### [Stated exercise]
The data below must be copied in full and without any change.
──────── Stored data
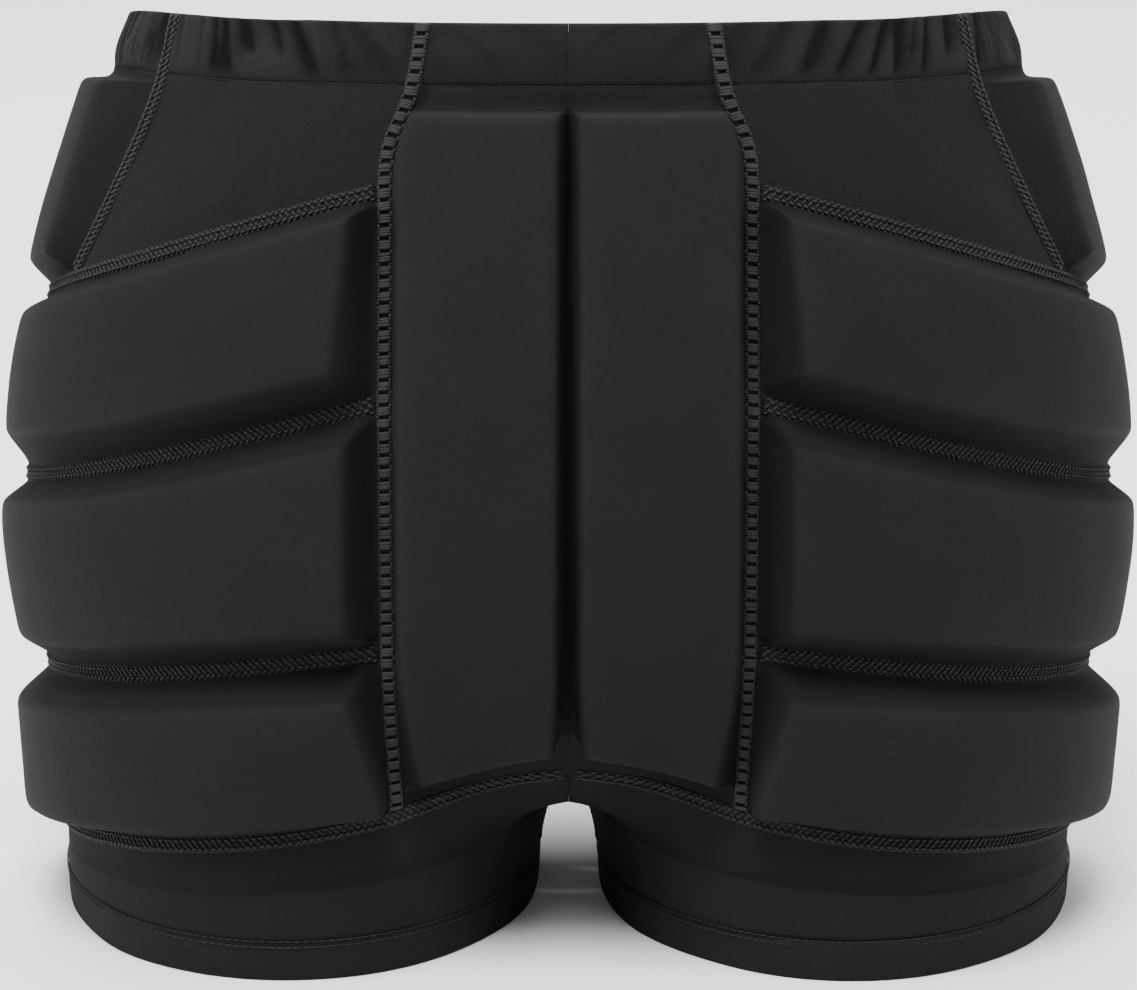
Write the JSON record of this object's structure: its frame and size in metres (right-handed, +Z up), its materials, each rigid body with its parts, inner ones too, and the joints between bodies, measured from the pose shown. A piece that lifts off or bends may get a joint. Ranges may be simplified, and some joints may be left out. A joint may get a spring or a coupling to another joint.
{
  "type": "padded impact shorts",
  "caption": "Close-fitting stretch shorts with thick foam pads under fabric covers on the seat, hips and outer thighs, an elastic waistband and plain legs.",
  "frame": {"origin": "centre of the base: midway between the two hems, in the plane they stand on", "axes": "+Z up from hems to waist; the seat faces -Y and the wearer faces +Y; +X is the wearer's right, across the hips, the longest extent"},
  "size_m": [0.4052, 0.2567, 0.3222],
  "materials": {
    "body_knit": "matt four-way stretch knit",
    "pad_cover_knit": "matt four-way stretch knit, moulded over the pads",
    "covering_thread": "slightly glossy textured thread",
    "lining_mesh": "matt warp-knit mesh",
    "elastic_band": "woven elastic",
    "pad_foam": "closed-cell foam",
    "label_tape": "blank woven tape"
  },
  "bodies": {
    "root": {"centre_front_seam": "covering_thread", "front_panel_left": "body_knit", "front_panel_right": "body_knit", "front_seam_left": "covering_thread", "front_seam_right": "covering_thread", "hem_band_left": "body_knit", "hem_band_right": "body_knit", "hem_stitching_left": "covering_thread", "hem_stitching_right": "covering_thread", "hip_cover_left": "pad_cover_knit", "hip_cover_right": "pad_cover_knit", "hip_pad_left": "pad_foam", "hip_pad_right": "pad_foam", "hip_seam_left": "covering_thread", "hip_seam_right": "covering_thread", "inseam_left": "covering_thread", "inseam_right": "covering_thread", "leg_panel_left": "body_knit", "leg_panel_right": "body_knit", "leg_seam_left": "covering_thread", "leg_seam_right": "covering_thread", "lower_seam_left": "covering_thread", "lower_seam_right": "covering_thread", "middle_seam_left": "covering_thread", "middle_seam_right": "covering_thread", "pad_lining_left": "lining_mesh", "pad_lining_right": "lining_mesh", "seat_cover_left": "pad_cover_knit", "seat_cover_right": "pad_cover_knit", "seat_pad_left": "pad_foam", "seat_pad_right": "pad_foam", "seat_seam_left": "covering_thread", "seat_seam_right": "covering_thread", "side_lower_cover_left": "pad_cover_knit", "side_lower_cover_right": "pad_cover_knit", "side_lower_pad_left": "pad_foam", "side_lower_pad_right": "pad_foam", "side_middle_cover_left": "pad_cover_knit", "side_middle_cover_right": "pad_cover_knit", "side_middle_pad_left": "pad_foam", "side_middle_pad_right": "pad_foam", "side_upper_cover_left": "pad_cover_knit", "side_upper_cover_right": "pad_cover_knit", "side_upper_pad_left": "pad_foam", "side_upper_pad_right": "pad_foam", "size_label": "label_tape", "upper_seam_left": "covering_thread", "upper_seam_right": "covering_thread", "waist_elastic": "elastic_band", "waist_stitching": "covering_thread", "waistband_front_left": "body_knit", "waistband_front_right": "body_knit", "waistband_seat_left": "body_knit", "waistband_seat_right": "body_knit", "waistband_side_left": "body_knit", "waistband_side_right": "body_knit", "waistband_yoke_left": "body_knit", "waistband_yoke_right": "body_knit", "yoke_panel_left": "body_knit", "yoke_panel_right": "body_knit"}
  },
  "joints": []
}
────────────────
### [Answer in full]
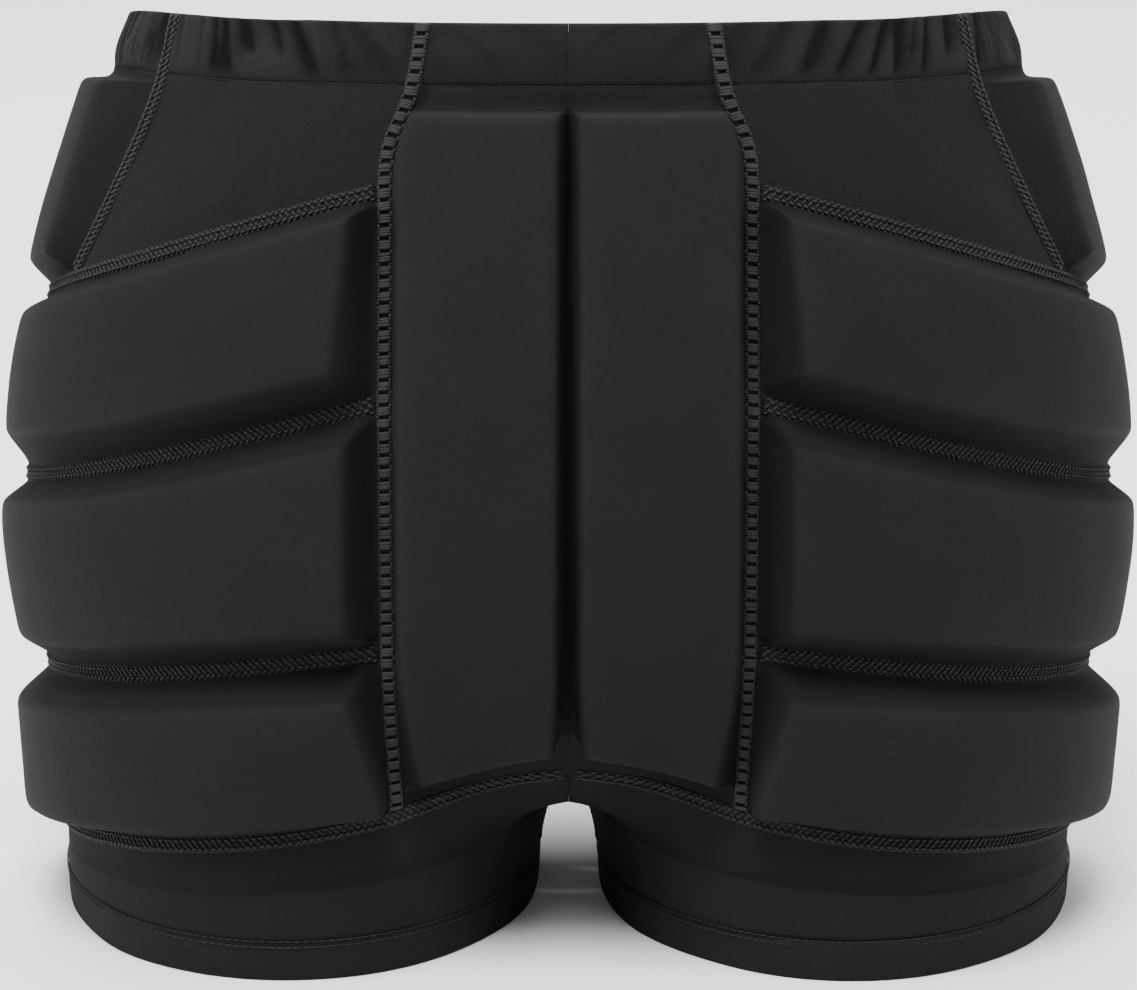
Write the JSON record of this object's structure: its frame and size in metres (right-handed, +Z up), its materials, each rigid body with its parts, inner ones too, and the joints between bodies, measured from the pose shown. A piece that lifts off or bends may get a joint. Ranges may be simplified, and some joints may be left out. A joint may get a spring or a coupling to another joint.
{
  "type": "padded impact shorts",
  "caption": "Close-fitting stretch shorts with thick foam pads under fabric covers on the seat, hips and outer thighs, an elastic waistband and plain legs.",
  "frame": {"origin": "centre of the base: midway between the two hems, in the plane they stand on", "axes": "+Z up from hems to waist; the seat faces -Y and the wearer faces +Y; +X is the wearer's right, across the hips, the longest extent"},
  "size_m": [0.4052, 0.2567, 0.3222],
  "materials": {
    "body_knit": "matt four-way stretch knit",
    "pad_cover_knit": "matt four-way stretch knit, moulded over the pads",
    "covering_thread": "slightly glossy textured thread",
    "lining_mesh": "matt warp-knit mesh",
    "elastic_band": "woven elastic",
    "pad_foam": "closed-cell foam",
    "label_tape": "blank woven tape"
  },
  "bodies": {
    "root": {"centre_front_seam": "covering_thread", "front_panel_left": "body_knit", "front_panel_right": "body_knit", "front_seam_left": "covering_thread", "front_seam_right": "covering_thread", "hem_band_left": "body_knit", "hem_band_right": "body_knit", "hem_stitching_left": "covering_thread", "hem_stitching_right": "covering_thread", "hip_cover_left": "pad_cover_knit", "hip_cover_right": "pad_cover_knit", "hip_pad_left": "pad_foam", "hip_pad_right": "pad_foam", "hip_seam_left": "covering_thread", "hip_seam_right": "covering_thread", "inseam_left": "covering_thread", "inseam_right": "covering_thread", "leg_panel_left": "body_knit", "leg_panel_right": "body_knit", "leg_seam_left": "covering_thread", "leg_seam_right": "covering_thread", "lower_seam_left": "covering_thread", "lower_seam_right": "covering_thread", "middle_seam_left": "covering_thread", "middle_seam_right": "covering_thread", "pad_lining_left": "lining_mesh", "pad_lining_right": "lining_mesh", "seat_cover_left": "pad_cover_knit", "seat_cover_right": "pad_cover_knit", "seat_pad_left": "pad_foam", "seat_pad_right": "pad_foam", "seat_seam_left": "covering_thread", "seat_seam_right": "covering_thread", "side_lower_cover_left": "pad_cover_knit", "side_lower_cover_right": "pad_cover_knit", "side_lower_pad_left": "pad_foam", "side_lower_pad_right": "pad_foam", "side_middle_cover_left": "pad_cover_knit", "side_middle_cover_right": "pad_cover_knit", "side_middle_pad_left": "pad_foam", "side_middle_pad_right": "pad_foam", "side_upper_cover_left": "pad_cover_knit", "side_upper_cover_right": "pad_cover_knit", "side_upper_pad_left": "pad_foam", "side_upper_pad_right": "pad_foam", "size_label": "label_tape", "upper_seam_left": "covering_thread", "upper_seam_right": "covering_thread", "waist_elastic": "elastic_band", "waist_stitching": "covering_thread", "waistband_front_left": "body_knit", "waistband_front_right": "body_knit", "waistband_seat_left": "body_knit", "waistband_seat_right": "body_knit", "waistband_side_left": "body_knit", "waistband_side_right": "body_knit", "waistband_yoke_left": "body_knit", "waistband_yoke_right": "body_knit", "yoke_panel_left": "body_knit", "yoke_panel_right": "body_knit"}
  },
  "joints": []
}